My trainer Alejandro has been working with Mo and I for what seems like eons to get me over the Heebie Jeebies about jumping.   After all, I paid the equivalent of a new car for Mo because I wanted to jump and needed a mature schoolmaster-type horse to teach me.

Lately we have been working on getting me comfortable with Mo’s Big Canter, the one he needs to jump well, to cover the ground in the correct number of strides between fences so he takes off at the right spot in front of the fence, and lands at the right spot on the other side.

For our training, Alejandro sets some poles on the ground with a given number of stride lengths in between.   If Mo isn’t going Big enough, he can’t make the distances between poles smoothly — he has to add or subtract steps — which makes the ride disorganized, choppy, bumpy, stumbly, or in the worst case, the Or Else thing.

Big means a bit faster than I typically want to do, and with a longer stride.   And when Mo goes Big,  I go Heebie Jeebie.  Which complicates matters, since Mo senses when I’m fearful or not up for something, and he shuts down in response.   This is the veteran horse behavior — he is not going to expend any more effort than I ask him to expend.  If he thinks I’m shutting down, he is more than happy to accommodate me by slowing down.
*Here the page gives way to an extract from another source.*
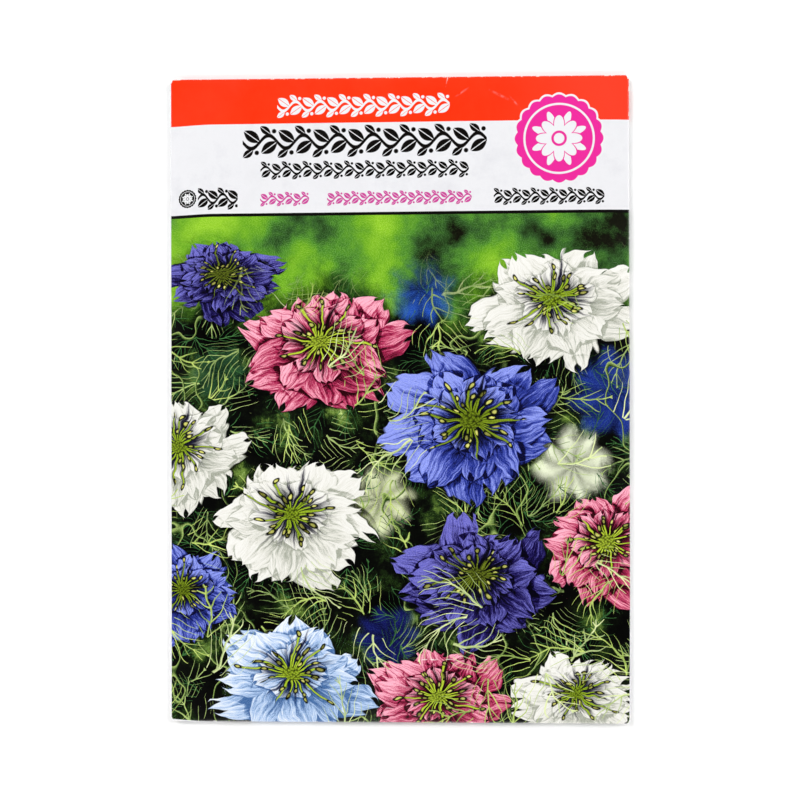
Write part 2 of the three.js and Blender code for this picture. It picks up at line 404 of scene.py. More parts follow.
def makeSheet(materials):
    seeds = seedPlaces()
    bm = flatBlank()
    blank = bm.loops.layers.uv.new("blank")
    for face in bm.faces:
        for loop in face.loops:
            loop[blank].uv = loop.vert.co.xy
    for vertex in bm.verts:
        vertex.co = foldedPlace(vertex.co.x, vertex.co.y, seeds)
    bmesh.ops.scale(bm, vec=(mm, mm, mm), verts=bm.verts)
    piece = newObject("paper_sheet", bm)
    mesh = piece.data
    for material in materials:
        mesh.materials.append(material)
    thicken = piece.modifiers.new("paper", "SOLIDIFY")
    thicken.thickness = sheet["paper"] * mm
    thicken.offset = -1
    thicken.material_offset = 1
    thicken.material_offset_rim = 2
    solid = bpy.data.meshes.new_from_object(piece.evaluated_get(bpy.context.evaluated_depsgraph_get()))
    piece.modifiers.clear()
    piece.data = solid
    bpy.data.meshes.remove(mesh)
    solid.name = "paper_sheet"
    solid.shade_smooth()
    solid.set_sharp_from_angle(angle=sharpEdge)
    layBakeMap(solid)
    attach(piece, "root")
    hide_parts("paper_sleeve")
    print("paper sheet folded:", len(solid.polygons), "faces")


# the print: a bed of double garden asters, drawn by the ink's own rules
picture = {
    "lightFrom": 2.2,  # direction of the light in the picture, in radians
    "kinds": [  # shadow, tone and light of the petals, the eye, the button
        ("#b2b5a8", "#e8e7df", "#f4f3ee", "#120f34", "#a2bb34"),
        ("#11123e", "#3e4eac", "#a0acf2", "#050418", "#8a9f2a"),
        ("#587dae", "#b6ceee", "#f0f5fc", "#0c1648", "#b4cc40"),
        ("#3c0614", "#c23a69", "#ffbfd0", "#1c040b", "#c0d448"),
        ("#07031c", "#2a2166", "#8280d0", "#030212", "#75832a"),
    ],
    # rings of petals: reach, breadth, turn, how far up the flower its middle lies
    "rings": [(1.0, 0.36, 0.0, 0.0), (0.80, 0.30, 0.5, 0.05), (0.50, 0.19, 0.25, 0.12)],
    # rings of stamens: how many, shortest, most added, thickness
    "stamens": [(13.0, 0.24, 0.34, 0.011), (19.0, 0.14, 0.2, 0.008)],
    # flowers: middle x, y, half width, half height in mm, kind, petals in a ring
    "middle": [
        (27.5, 16.0, 16.5, 13.5, 0, 9),
        (-13.5, 8.5, 17.0, 14.0, 3, 9),
        (7.0, -54.0, 15.5, 12.0, 3, 9),
        (37.0, -27.0, 15.0, 13.0, 3, 8),
        (-39.5, -9.5, 14.5, 13.0, 0, 9),
        (-31.5, 21.5, 12.5, 9.0, 4, 8),
        (-38.5, -35.0, 12.5, 10.5, 1, 8),
        (31.5, -53.5, 14.0, 11.0, 0, 9),
    ],
    "front": [
        (13.0, -5.5, 18.0, 15.5, 1, 9),
        (-19.0, -22.0, 17.0, 14.5, 0, 9),
        (14.0, -33.0, 16.5, 14.0, 4, 9),
        (-19.0, -50.0, 17.0, 13.0, 2, 9),
    ],
    # blooms too far behind to be sharp: middle x, y, radius, colour
    "distant": [
        (4.0, 19.5, 6.5, "#3867c4"),
        (38.5, 1.0, 8.0, "#2f479c"),
        (-3.5, -18.0, 6.0, "#dce2bc"),
        (31.0, -12.0, 6.5, "#e6ebd2"),
        (-32.0, 5.0, 5.0, "#33573a"),
        (-2.0, -42.0, 5.5, "#20286e"),
    ],
    "lawn": [(0.38, "#1c1d10"), (0.45, "#446c38"), (0.52, "#639c40"), (0.60, "#7fb636"), (0.72, "#a2d242")],
    "hedge": [(0.4, "#020201"), (0.52, "#0b1007"), (0.62, "#2c421c"), (0.72, "#7f9a4c"), (0.82, "#ccd89c")],
    "lawnTone": (0.5, 0.13, 0.34, -0.0014),  # share of soft light, mean, share of clumps, fall to the right
    "distantLobes": {
        "count": 8.0,
        "uneven": 9.0,
        "depth": 0.10,  # against the radius, as is the next
        "ragged": 0.5,
        "lit": (0.5, 1.15),  # in the middle and at the edge
        "lobeLit": 0.16,
    },
    "bedEdge": (22.0, 36.0, 22.0),  # how uneven, where lawn is bare above, where the bed is full below
    "stalks": {
        "apart": 7.5,
        "thick": 0.62,
        "lean": 0.2,
        "bend": 26.0,
        "leftOut": 0.35,
        "inks": ("#bcd283", "#3c5526"),
    },
    "shadow": (0.25, 0.9),
    "grain": (5.5, 0.96, 1.46),  # grains to a millimetre, gamma where bright and where dark
    # threads of leaf: how large, own draw, share left out, darkest and lightest colour
    "leavesBehind": [(6.0, 3.1, 0.1, "#0e1e10", "#5c9458"), (8.0, 11.7, 0.25, "#35592c", "#d4e89a")],
    "leavesBefore": [(9.0, 52.7, 0.45, "#3f7030", "#e0f090"), (10.5, 130.9, 0.72, "#648c3a", "#f0f8c0")],
}


def afterwards(add, place, result):
    # a hair's shift by what lies below, so that a shader works out one layer at a time in little memory
    return add("VectorMath", place, add("Math MULTIPLY", result, 0.001))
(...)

The thing I fear most is really an unknown — I am not really afraid of going fast.  I have reasonably good form and balance for an “advanced beginner” level rider.  I am not afraid of falling off.  I have fallen off horses many many times.  I know how to fall off and I do it very well.  I suppose I might be somewhat afraid of getting injured, but in the environment I ride and with Mo being Mo, the risks of serious injury are truly very low.

Alejandro asks me to ignore the individual poles.  They are there and we need to jump over them but I need to set my sights above and beyond each pole.  He tells me that I need to look up and  aim for the gate on the far side of the arena, and to the scariest thing of all … ride Mo as if to tell him to fly right out of the gate.

So I am learning, as with all other Things Horse, the way I conquer the Heebie Jeebies about riding is to ride.  This annoys me.  I need to ride even though I am afraid.  And keep on riding with the fear astride.  Keep asking for More from Mo.  Stay with it over the poles, as bumpy, stumbly or face-planty-in-the-dirt as it gets.  When we get the Big canter, ride it.  And then ask for Bigger.

So then I think … hmmm… is this what living with anxiety and panic is about?  Instead of living in fear of the fear, which is what anxiety and panic stem from, fighting and asking it to go away and always losing the fight … ask for More, and Bigger?  Aim for the gate?